> [What is needed]: Keep only those lines of the records that include the string "kinematic".

> [Stored rows]:
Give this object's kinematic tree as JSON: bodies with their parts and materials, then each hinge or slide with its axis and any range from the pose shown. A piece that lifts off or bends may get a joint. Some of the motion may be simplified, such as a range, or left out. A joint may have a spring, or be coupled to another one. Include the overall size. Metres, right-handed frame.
* * *
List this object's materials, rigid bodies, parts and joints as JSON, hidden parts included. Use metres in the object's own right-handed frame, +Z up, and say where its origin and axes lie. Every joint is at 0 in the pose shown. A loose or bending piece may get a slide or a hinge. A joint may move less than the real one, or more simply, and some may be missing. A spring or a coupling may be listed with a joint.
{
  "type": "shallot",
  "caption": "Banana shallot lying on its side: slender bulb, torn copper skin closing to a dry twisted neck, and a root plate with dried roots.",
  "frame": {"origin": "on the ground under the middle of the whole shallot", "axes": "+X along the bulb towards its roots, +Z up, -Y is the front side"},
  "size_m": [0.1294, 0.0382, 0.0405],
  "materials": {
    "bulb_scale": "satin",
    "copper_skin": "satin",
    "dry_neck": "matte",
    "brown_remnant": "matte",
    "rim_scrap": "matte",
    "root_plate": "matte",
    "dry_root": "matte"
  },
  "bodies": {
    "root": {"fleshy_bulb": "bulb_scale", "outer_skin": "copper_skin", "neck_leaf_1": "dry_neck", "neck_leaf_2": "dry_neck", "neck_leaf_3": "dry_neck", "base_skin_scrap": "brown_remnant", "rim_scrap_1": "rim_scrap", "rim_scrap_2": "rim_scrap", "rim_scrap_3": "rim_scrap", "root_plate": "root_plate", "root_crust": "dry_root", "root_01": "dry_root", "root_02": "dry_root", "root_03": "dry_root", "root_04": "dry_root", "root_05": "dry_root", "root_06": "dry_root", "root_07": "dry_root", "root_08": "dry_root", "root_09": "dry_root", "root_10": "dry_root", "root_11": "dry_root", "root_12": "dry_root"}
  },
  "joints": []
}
==
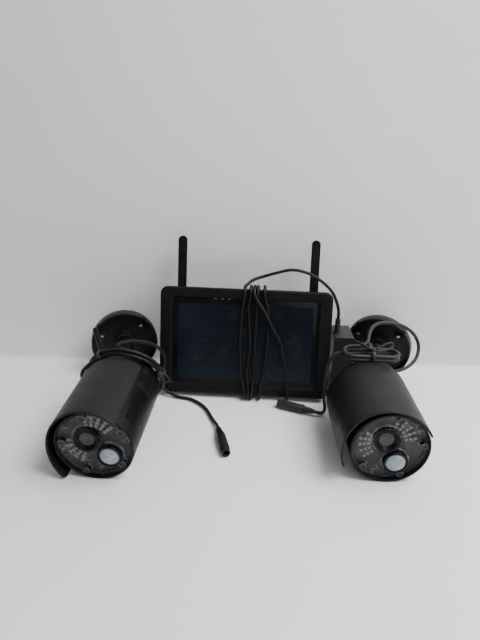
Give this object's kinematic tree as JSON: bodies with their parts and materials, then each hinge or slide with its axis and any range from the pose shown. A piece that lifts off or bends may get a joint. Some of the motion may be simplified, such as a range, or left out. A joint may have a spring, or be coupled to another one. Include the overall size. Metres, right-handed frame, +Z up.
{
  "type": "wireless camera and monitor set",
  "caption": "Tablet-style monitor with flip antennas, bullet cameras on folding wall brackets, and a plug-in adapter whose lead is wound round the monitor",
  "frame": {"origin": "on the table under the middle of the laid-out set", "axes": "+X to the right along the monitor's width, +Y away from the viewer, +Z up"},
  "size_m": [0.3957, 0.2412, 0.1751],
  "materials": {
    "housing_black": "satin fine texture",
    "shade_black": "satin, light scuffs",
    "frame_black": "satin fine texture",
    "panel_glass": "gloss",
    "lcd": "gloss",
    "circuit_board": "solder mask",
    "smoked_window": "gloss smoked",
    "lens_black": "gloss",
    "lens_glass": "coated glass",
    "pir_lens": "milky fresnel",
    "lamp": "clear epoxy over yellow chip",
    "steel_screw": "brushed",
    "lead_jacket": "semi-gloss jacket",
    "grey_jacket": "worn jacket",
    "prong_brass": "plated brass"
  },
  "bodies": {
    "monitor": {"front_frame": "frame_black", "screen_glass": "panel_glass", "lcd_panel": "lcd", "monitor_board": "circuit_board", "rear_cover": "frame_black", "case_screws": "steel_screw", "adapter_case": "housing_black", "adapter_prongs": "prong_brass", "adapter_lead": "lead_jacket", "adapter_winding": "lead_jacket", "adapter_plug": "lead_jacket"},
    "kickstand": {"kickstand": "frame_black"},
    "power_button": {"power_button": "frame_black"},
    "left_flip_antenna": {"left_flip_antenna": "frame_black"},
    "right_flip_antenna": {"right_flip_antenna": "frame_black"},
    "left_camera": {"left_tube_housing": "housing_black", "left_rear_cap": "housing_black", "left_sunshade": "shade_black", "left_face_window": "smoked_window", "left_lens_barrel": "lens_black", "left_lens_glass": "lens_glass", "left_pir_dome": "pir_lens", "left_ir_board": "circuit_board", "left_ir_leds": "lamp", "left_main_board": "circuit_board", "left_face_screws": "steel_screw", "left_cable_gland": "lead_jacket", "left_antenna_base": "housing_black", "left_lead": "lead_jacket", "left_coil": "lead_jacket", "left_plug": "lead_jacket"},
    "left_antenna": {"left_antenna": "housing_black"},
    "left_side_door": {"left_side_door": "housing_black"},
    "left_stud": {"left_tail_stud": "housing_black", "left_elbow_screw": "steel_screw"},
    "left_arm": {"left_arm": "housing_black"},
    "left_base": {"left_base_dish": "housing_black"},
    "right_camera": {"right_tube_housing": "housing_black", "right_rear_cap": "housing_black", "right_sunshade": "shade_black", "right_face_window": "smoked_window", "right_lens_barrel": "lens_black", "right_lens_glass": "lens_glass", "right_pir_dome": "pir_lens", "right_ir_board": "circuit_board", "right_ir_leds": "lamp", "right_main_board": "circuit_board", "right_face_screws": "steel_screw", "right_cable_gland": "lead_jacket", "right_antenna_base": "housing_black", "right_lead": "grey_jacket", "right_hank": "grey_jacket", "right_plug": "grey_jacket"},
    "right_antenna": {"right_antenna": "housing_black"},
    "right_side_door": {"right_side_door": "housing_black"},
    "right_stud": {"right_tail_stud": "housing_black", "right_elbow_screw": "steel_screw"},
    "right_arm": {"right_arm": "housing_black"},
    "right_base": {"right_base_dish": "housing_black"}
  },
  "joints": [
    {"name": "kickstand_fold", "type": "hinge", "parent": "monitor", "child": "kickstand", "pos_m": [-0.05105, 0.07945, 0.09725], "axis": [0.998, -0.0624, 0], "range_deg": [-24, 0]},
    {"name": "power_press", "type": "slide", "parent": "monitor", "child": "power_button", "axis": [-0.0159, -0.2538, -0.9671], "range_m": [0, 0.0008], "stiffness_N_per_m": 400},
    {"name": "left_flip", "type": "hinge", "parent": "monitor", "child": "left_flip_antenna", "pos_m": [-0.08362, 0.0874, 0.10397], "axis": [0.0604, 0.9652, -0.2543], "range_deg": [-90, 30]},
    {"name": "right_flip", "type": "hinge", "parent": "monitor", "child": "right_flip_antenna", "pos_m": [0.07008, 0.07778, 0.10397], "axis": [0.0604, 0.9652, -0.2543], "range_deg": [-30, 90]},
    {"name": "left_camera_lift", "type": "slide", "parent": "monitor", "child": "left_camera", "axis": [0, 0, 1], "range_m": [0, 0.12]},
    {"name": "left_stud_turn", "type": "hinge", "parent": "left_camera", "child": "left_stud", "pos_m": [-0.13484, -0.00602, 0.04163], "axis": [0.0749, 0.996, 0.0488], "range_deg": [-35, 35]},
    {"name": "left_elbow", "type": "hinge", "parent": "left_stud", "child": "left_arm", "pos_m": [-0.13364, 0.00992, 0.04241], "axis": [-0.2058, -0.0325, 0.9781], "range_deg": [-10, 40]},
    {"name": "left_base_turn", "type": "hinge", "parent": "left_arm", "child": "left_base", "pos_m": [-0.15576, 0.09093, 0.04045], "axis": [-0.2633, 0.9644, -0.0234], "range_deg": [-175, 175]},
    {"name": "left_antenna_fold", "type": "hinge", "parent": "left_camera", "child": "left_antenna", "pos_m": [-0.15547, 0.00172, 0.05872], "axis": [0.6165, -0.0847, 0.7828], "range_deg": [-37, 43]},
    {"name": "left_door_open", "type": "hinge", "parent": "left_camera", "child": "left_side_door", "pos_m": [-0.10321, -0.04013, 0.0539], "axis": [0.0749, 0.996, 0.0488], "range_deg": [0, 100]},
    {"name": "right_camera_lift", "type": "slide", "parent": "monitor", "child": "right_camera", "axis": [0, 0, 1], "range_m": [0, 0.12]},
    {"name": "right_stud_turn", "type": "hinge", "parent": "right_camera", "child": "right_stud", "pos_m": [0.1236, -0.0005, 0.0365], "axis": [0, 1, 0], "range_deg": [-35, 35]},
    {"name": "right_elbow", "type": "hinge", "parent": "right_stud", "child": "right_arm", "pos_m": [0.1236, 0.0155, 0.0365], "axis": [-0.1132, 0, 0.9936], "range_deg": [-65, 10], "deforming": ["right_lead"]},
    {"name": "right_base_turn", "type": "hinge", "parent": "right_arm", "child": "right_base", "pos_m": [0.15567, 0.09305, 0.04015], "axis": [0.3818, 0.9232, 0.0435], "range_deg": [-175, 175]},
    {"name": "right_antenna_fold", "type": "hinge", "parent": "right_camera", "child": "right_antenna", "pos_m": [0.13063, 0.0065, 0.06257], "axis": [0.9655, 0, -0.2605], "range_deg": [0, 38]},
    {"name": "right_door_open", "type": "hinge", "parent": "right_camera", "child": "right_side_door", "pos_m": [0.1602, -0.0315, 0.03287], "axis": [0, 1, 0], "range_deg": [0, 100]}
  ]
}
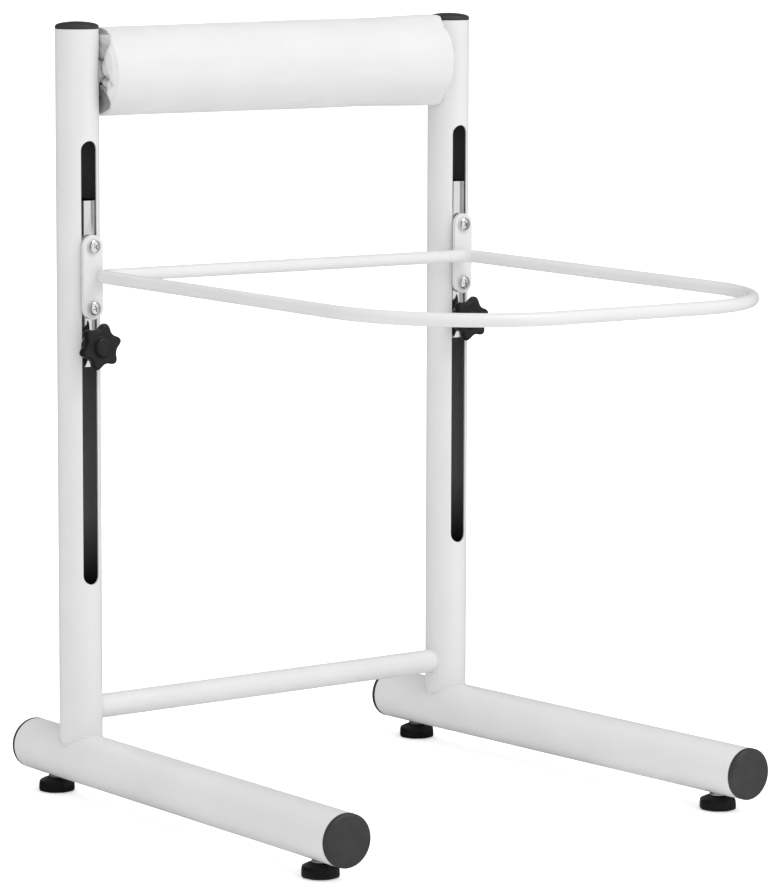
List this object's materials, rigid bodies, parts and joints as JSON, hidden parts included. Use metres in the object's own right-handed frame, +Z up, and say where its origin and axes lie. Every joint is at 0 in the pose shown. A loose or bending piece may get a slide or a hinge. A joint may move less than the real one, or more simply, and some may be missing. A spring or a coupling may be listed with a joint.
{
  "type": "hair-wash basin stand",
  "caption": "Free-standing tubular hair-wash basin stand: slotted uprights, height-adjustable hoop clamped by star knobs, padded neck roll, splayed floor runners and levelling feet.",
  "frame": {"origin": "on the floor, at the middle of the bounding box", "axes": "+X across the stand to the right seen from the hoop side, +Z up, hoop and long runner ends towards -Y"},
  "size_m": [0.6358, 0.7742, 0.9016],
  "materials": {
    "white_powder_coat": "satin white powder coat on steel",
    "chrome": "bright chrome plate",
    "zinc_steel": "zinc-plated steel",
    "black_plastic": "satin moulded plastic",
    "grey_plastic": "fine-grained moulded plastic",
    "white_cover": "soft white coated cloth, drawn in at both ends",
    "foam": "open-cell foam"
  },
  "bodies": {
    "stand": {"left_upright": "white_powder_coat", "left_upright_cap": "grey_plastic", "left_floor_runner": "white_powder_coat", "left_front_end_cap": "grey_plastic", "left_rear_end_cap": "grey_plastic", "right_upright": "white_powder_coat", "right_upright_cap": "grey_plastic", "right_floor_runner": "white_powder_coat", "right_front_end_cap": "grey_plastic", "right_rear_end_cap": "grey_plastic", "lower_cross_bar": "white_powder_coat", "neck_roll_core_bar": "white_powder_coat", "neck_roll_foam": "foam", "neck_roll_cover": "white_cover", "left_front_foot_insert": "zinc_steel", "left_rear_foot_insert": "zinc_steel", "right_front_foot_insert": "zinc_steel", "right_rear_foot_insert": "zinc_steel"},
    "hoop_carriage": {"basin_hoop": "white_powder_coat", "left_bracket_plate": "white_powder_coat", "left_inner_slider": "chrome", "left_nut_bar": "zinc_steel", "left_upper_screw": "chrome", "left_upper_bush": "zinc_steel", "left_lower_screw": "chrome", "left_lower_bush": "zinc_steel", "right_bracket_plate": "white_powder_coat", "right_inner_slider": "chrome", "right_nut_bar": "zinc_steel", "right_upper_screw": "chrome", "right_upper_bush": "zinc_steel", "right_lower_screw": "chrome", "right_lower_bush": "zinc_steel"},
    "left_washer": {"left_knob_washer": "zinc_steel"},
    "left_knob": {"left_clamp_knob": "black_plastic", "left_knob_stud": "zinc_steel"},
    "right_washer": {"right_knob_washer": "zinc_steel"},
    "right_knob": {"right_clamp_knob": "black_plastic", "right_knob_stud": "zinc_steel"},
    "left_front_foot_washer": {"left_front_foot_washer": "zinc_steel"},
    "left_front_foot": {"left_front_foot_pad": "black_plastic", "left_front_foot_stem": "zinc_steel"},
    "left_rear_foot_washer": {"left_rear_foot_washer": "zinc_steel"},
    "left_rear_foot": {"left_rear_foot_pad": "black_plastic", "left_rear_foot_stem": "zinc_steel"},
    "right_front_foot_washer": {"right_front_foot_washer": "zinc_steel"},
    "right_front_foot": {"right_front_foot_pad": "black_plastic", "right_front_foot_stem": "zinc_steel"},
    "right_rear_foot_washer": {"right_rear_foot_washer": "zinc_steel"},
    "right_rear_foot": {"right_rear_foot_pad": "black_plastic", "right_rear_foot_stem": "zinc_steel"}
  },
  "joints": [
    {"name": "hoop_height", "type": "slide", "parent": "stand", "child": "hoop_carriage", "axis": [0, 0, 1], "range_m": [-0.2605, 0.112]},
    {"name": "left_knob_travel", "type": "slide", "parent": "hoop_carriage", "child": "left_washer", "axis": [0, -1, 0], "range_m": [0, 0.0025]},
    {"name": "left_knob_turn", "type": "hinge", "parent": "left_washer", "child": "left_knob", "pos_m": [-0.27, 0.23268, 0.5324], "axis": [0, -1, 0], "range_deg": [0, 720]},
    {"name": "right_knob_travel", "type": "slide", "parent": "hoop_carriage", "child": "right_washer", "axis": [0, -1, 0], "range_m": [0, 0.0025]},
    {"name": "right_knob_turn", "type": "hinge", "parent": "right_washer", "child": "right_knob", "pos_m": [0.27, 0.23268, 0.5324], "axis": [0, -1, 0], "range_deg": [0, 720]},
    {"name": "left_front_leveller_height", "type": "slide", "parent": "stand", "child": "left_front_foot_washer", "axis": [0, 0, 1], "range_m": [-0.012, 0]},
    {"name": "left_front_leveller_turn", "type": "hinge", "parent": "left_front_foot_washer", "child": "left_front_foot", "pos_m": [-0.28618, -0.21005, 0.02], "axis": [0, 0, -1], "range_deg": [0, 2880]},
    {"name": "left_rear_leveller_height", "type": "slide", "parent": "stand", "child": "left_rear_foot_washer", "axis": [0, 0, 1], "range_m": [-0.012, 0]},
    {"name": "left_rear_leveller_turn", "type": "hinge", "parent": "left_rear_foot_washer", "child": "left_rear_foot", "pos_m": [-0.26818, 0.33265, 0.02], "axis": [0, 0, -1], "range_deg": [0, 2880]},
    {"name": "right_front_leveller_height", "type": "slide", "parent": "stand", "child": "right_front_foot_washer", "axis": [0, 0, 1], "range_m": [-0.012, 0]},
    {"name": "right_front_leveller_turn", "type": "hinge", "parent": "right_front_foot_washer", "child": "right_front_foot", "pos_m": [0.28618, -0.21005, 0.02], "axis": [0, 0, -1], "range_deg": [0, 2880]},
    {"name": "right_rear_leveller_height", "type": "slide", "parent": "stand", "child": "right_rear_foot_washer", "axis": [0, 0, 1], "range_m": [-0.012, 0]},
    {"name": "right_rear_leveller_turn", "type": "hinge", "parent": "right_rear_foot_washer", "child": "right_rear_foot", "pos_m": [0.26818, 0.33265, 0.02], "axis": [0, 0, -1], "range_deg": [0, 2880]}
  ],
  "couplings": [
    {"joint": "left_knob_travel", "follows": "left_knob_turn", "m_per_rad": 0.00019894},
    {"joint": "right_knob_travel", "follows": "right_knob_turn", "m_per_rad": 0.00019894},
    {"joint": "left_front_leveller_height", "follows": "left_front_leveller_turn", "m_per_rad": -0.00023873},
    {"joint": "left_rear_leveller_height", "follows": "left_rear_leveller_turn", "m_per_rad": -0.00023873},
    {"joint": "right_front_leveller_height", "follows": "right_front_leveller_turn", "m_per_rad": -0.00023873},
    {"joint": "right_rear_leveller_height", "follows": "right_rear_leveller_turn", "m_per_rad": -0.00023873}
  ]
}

> [Output of the exercise]:
Give this object's kinematic tree as JSON: bodies with their parts and materials, then each hinge or slide with its axis and any range from the pose shown. A piece that lifts off or bends may get a joint. Some of the motion may be simplified, such as a range, or left out. A joint may have a spring, or be coupled to another one. Include the overall size. Metres, right-handed frame.
Give this object's kinematic tree as JSON: bodies with their parts and materials, then each hinge or slide with its axis and any range from the pose shown. A piece that lifts off or bends may get a joint. Some of the motion may be simplified, such as a range, or left out. A joint may have a spring, or be coupled to another one. Include the overall size. Metres, right-handed frame, +Z up.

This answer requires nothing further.